Steel plant operational data stored in cloud or hybrid data lake architectures is subject to several security and compliance frameworks. For facilities with Department of Defense supply chain relationships, CMMC (Cybersecurity Maturity Model Certification) requirements apply to any system storing controlled unclassified information, which can include proprietary process parameters and production specifications. Broadly, steel plant data lakes should implement encryption at rest (AES-256) and in transit (TLS 1.3), network segmentation between OT and IT environments consistent with IEC 62443 standards, and role-based access control with multi-factor authentication. Data residency requirements—particularly for multinational steel groups—may mandate that specific data sets remain within national boundaries, requiring geo-fenced cloud storage configurations. Evaluate any platform vendor against NIST Cybersecurity Framework alignment and SOC 2 Type II certification as minimum baseline security assurances.

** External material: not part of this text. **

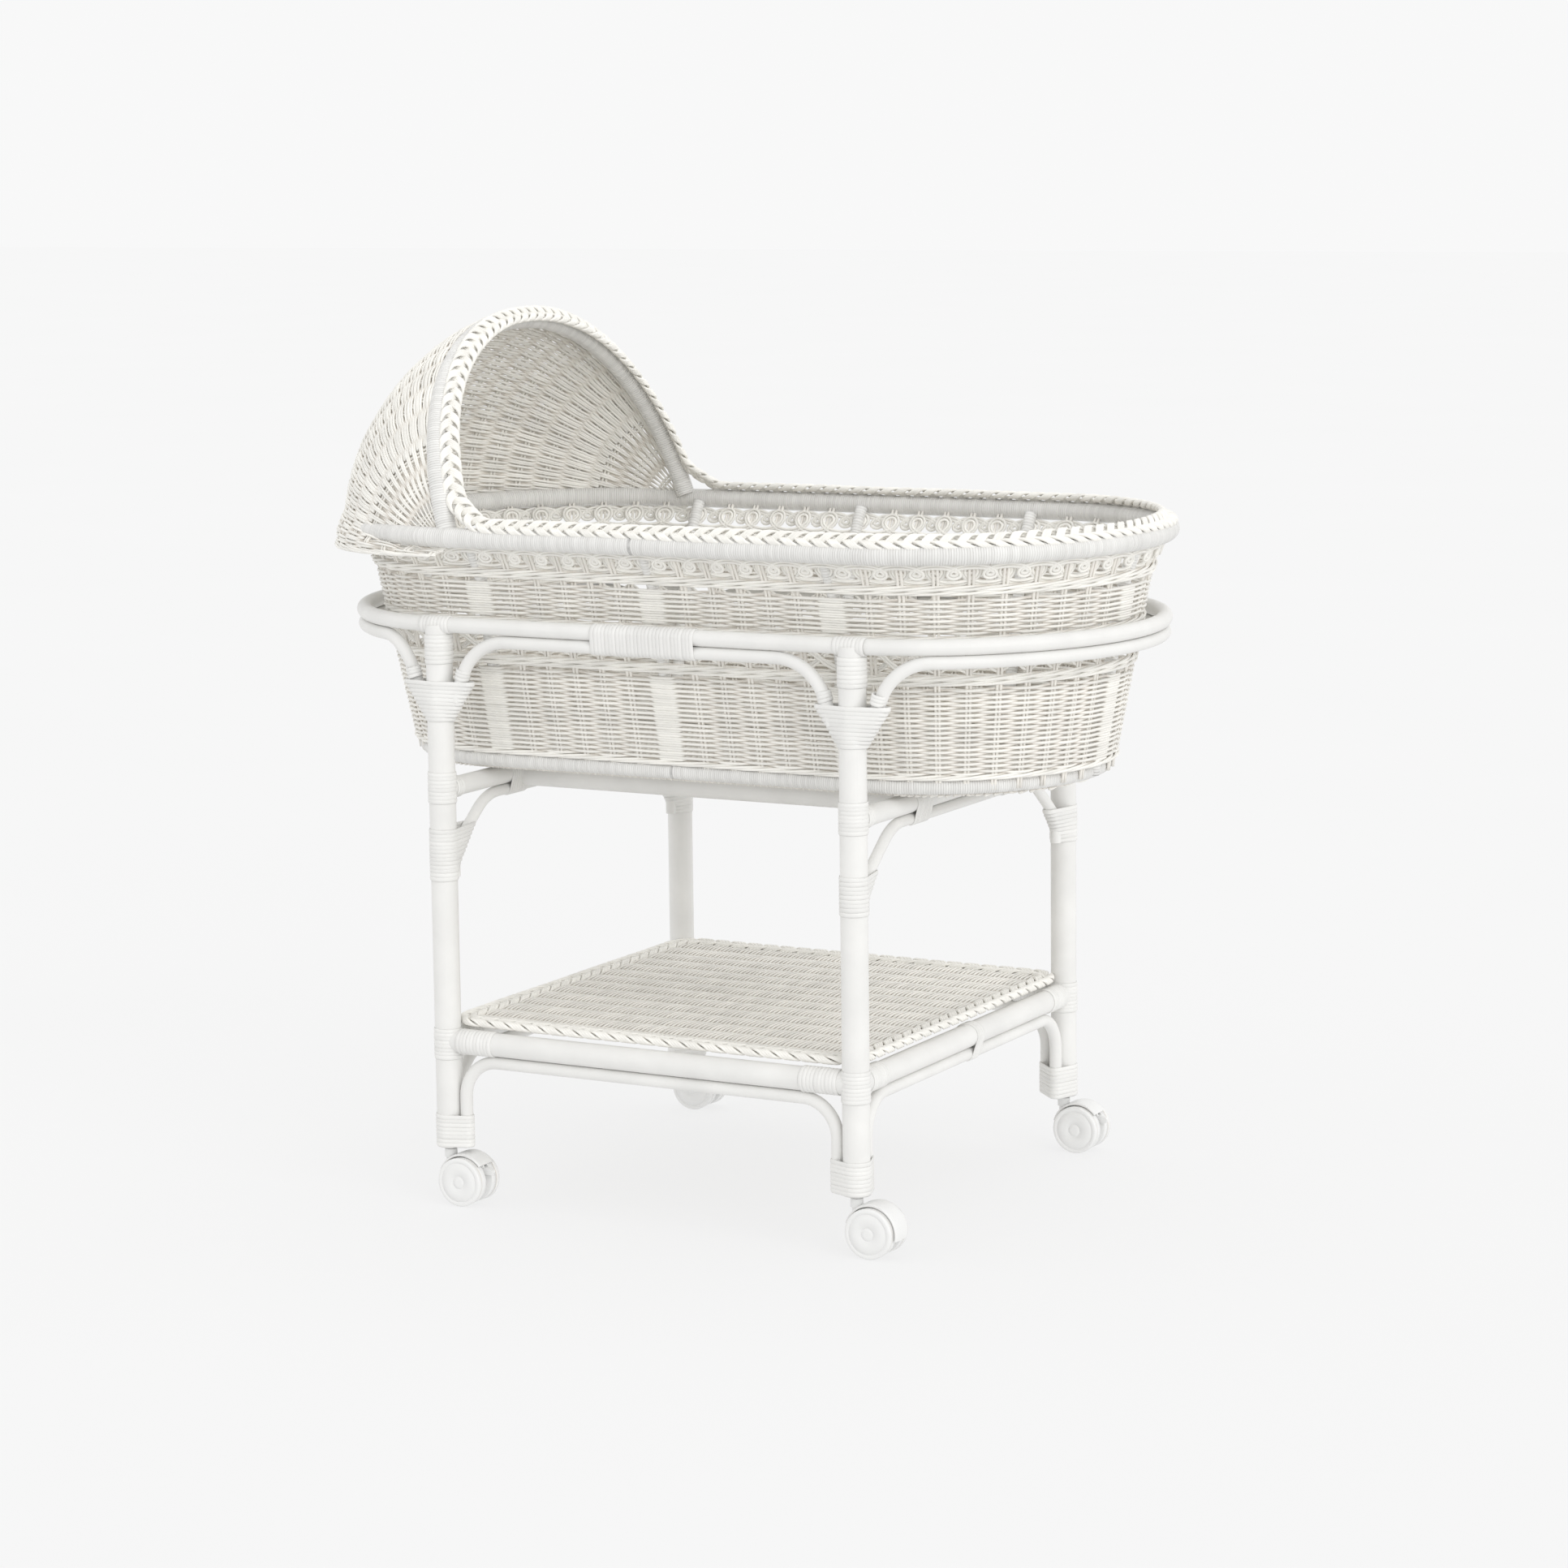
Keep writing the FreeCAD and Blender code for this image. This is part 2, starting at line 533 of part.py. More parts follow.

The minimum historical data requirement for useful predictive models in steel plant maintenance depends heavily on equipment failure frequency. For assets with failure modes that occur multiple times per year—such as roll bearing degradation or hydraulic seal wear—12–18 months of quality sensor data is typically sufficient to build models with meaningful predictive accuracy. For lower-frequency but higher-consequence failures—such as EAF roof refractory failure or transformer insulation breakdown—3–5 years of historical data may be needed to accumulate enough confirmed failure events for robust model training. In practice, facilities with less than 24 months of unified historical data typically start with threshold-based anomaly detection rather than full predictive models, then transition to ML-based prediction as the data lake accumulates sufficient labeled failure history. This phased approach delivers immediate value from day one while building toward more sophisticated predictive capability over time.